▸ The request
The listing below is to be output in its exact form.

━━━━━━━━━━━━━━━━

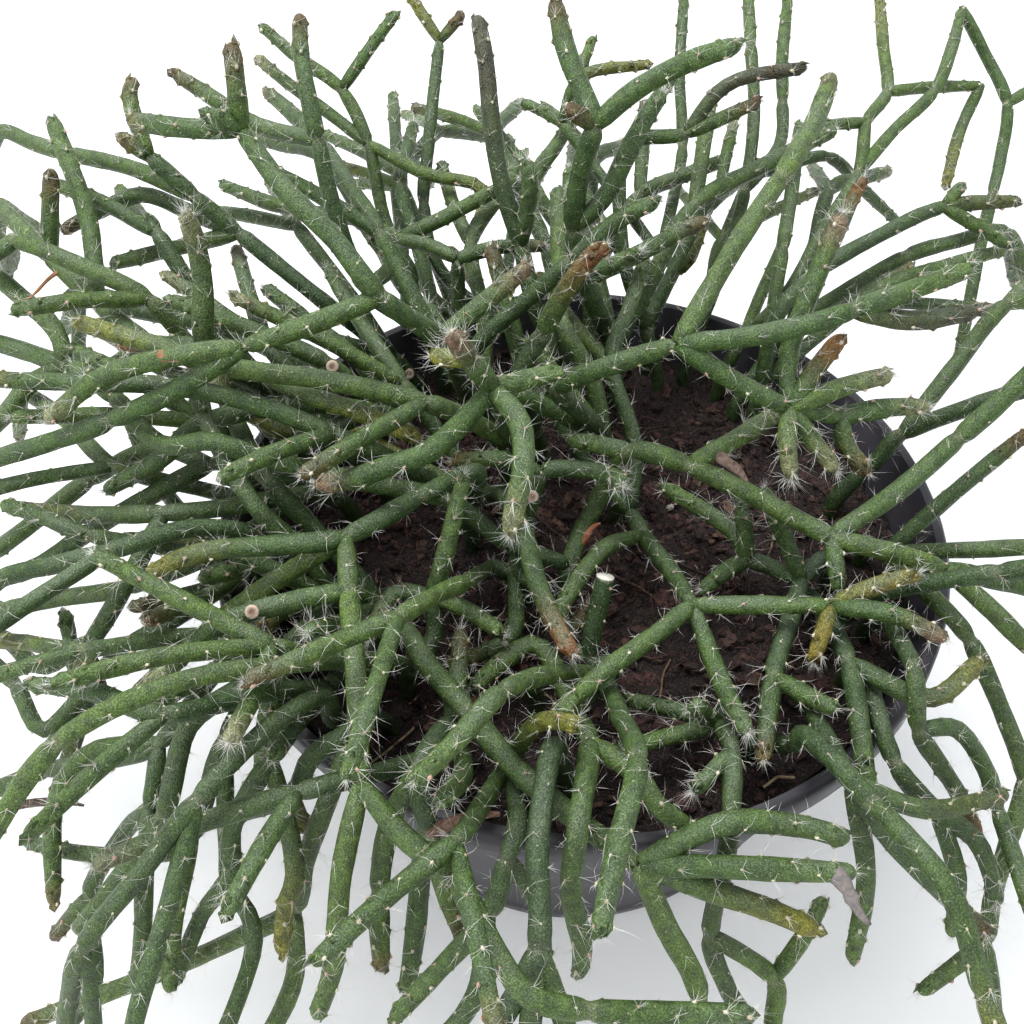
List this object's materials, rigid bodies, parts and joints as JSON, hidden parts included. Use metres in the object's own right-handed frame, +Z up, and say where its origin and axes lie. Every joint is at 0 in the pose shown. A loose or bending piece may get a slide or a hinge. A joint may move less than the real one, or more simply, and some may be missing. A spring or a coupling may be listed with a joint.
{
  "type": "potted mistletoe cactus",
  "caption": "Bushy trailing cactus with thin cylindrical forking stems, in a round tapered plastic nursery pot.",
  "frame": {"origin": "middle of the pot's underside", "axes": "+Z up along the pot's axis, -Y towards the viewer of the picture"},
  "size_m": [0.3487, 0.3133, 0.1914],
  "materials": {
    "pot_plastic": "satin",
    "bark_mix": "rough",
    "stem_skin": "satin"
  },
  "bodies": {
    "root": {"pot": "pot_plastic", "soil": "bark_mix", "shoot_01": "stem_skin", "shoot_02": "stem_skin", "shoot_03": "stem_skin", "shoot_04": "stem_skin", "shoot_05": "stem_skin", "shoot_06": "stem_skin", "shoot_07": "stem_skin", "shoot_08": "stem_skin", "shoot_09": "stem_skin", "shoot_10": "stem_skin", "shoot_11": "stem_skin", "shoot_12": "stem_skin", "shoot_13": "stem_skin", "shoot_14": "stem_skin", "shoot_15": "stem_skin", "shoot_16": "stem_skin", "shoot_17": "stem_skin", "shoot_18": "stem_skin", "shoot_19": "stem_skin", "shoot_20": "stem_skin", "shoot_21": "stem_skin", "shoot_22": "stem_skin", "shoot_23": "stem_skin", "shoot_24": "stem_skin", "shoot_25": "stem_skin", "shoot_26": "stem_skin", "shoot_27": "stem_skin", "shoot_28": "stem_skin", "shoot_29": "stem_skin", "shoot_30": "stem_skin", "shoot_31": "stem_skin", "shoot_32": "stem_skin", "shoot_33": "stem_skin", "shoot_34": "stem_skin", "shoot_35": "stem_skin", "shoot_36": "stem_skin", "shoot_37": "stem_skin", "shoot_38": "stem_skin", "shoot_39": "stem_skin", "shoot_40": "stem_skin", "shoot_41": "stem_skin", "shoot_42": "stem_skin", "shoot_43": "stem_skin", "shoot_44": "stem_skin", "shoot_45": "stem_skin", "shoot_46": "stem_skin", "shoot_47": "stem_skin", "shoot_48": "stem_skin", "shoot_49": "stem_skin", "shoot_50": "stem_skin", "shoot_51": "stem_skin", "shoot_52": "stem_skin", "shoot_53": "stem_skin", "shoot_54": "stem_skin", "shoot_55": "stem_skin", "shoot_56": "stem_skin", "shoot_57": "stem_skin", "shoot_58": "stem_skin"}
  },
  "joints": []
}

━━━━━━━━━━━━━━━━

▸ Answer below
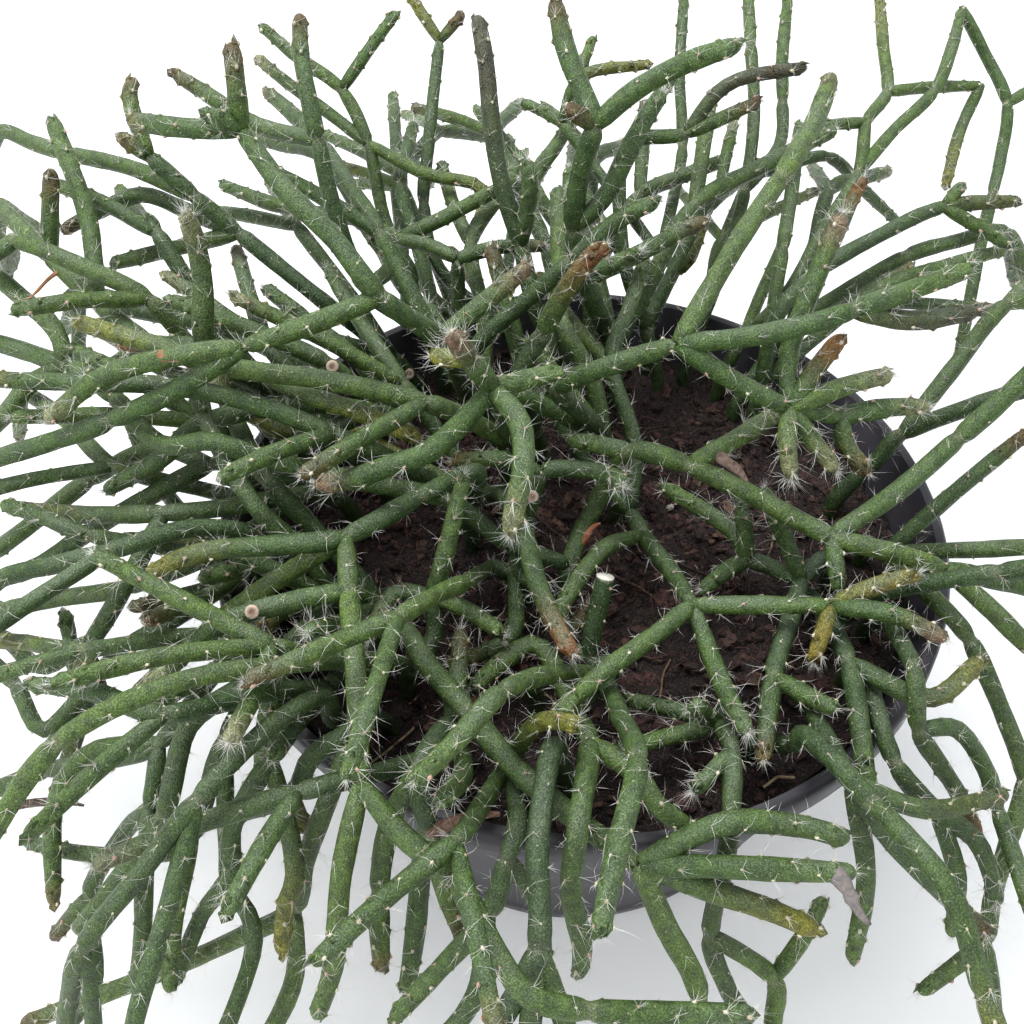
List this object's materials, rigid bodies, parts and joints as JSON, hidden parts included. Use metres in the object's own right-handed frame, +Z up, and say where its origin and axes lie. Every joint is at 0 in the pose shown. A loose or bending piece may get a slide or a hinge. A joint may move less than the real one, or more simply, and some may be missing. A spring or a coupling may be listed with a joint.
{
  "type": "potted mistletoe cactus",
  "caption": "Bushy trailing cactus with thin cylindrical forking stems, in a round tapered plastic nursery pot.",
  "frame": {"origin": "middle of the pot's underside", "axes": "+Z up along the pot's axis, -Y towards the viewer of the picture"},
  "size_m": [0.3487, 0.3133, 0.1914],
  "materials": {
    "pot_plastic": "satin",
    "bark_mix": "rough",
    "stem_skin": "satin"
  },
  "bodies": {
    "root": {"pot": "pot_plastic", "soil": "bark_mix", "shoot_01": "stem_skin", "shoot_02": "stem_skin", "shoot_03": "stem_skin", "shoot_04": "stem_skin", "shoot_05": "stem_skin", "shoot_06": "stem_skin", "shoot_07": "stem_skin", "shoot_08": "stem_skin", "shoot_09": "stem_skin", "shoot_10": "stem_skin", "shoot_11": "stem_skin", "shoot_12": "stem_skin", "shoot_13": "stem_skin", "shoot_14": "stem_skin", "shoot_15": "stem_skin", "shoot_16": "stem_skin", "shoot_17": "stem_skin", "shoot_18": "stem_skin", "shoot_19": "stem_skin", "shoot_20": "stem_skin", "shoot_21": "stem_skin", "shoot_22": "stem_skin", "shoot_23": "stem_skin", "shoot_24": "stem_skin", "shoot_25": "stem_skin", "shoot_26": "stem_skin", "shoot_27": "stem_skin", "shoot_28": "stem_skin", "shoot_29": "stem_skin", "shoot_30": "stem_skin", "shoot_31": "stem_skin", "shoot_32": "stem_skin", "shoot_33": "stem_skin", "shoot_34": "stem_skin", "shoot_35": "stem_skin", "shoot_36": "stem_skin", "shoot_37": "stem_skin", "shoot_38": "stem_skin", "shoot_39": "stem_skin", "shoot_40": "stem_skin", "shoot_41": "stem_skin", "shoot_42": "stem_skin", "shoot_43": "stem_skin", "shoot_44": "stem_skin", "shoot_45": "stem_skin", "shoot_46": "stem_skin", "shoot_47": "stem_skin", "shoot_48": "stem_skin", "shoot_49": "stem_skin", "shoot_50": "stem_skin", "shoot_51": "stem_skin", "shoot_52": "stem_skin", "shoot_53": "stem_skin", "shoot_54": "stem_skin", "shoot_55": "stem_skin", "shoot_56": "stem_skin", "shoot_57": "stem_skin", "shoot_58": "stem_skin"}
  },
  "joints": []
}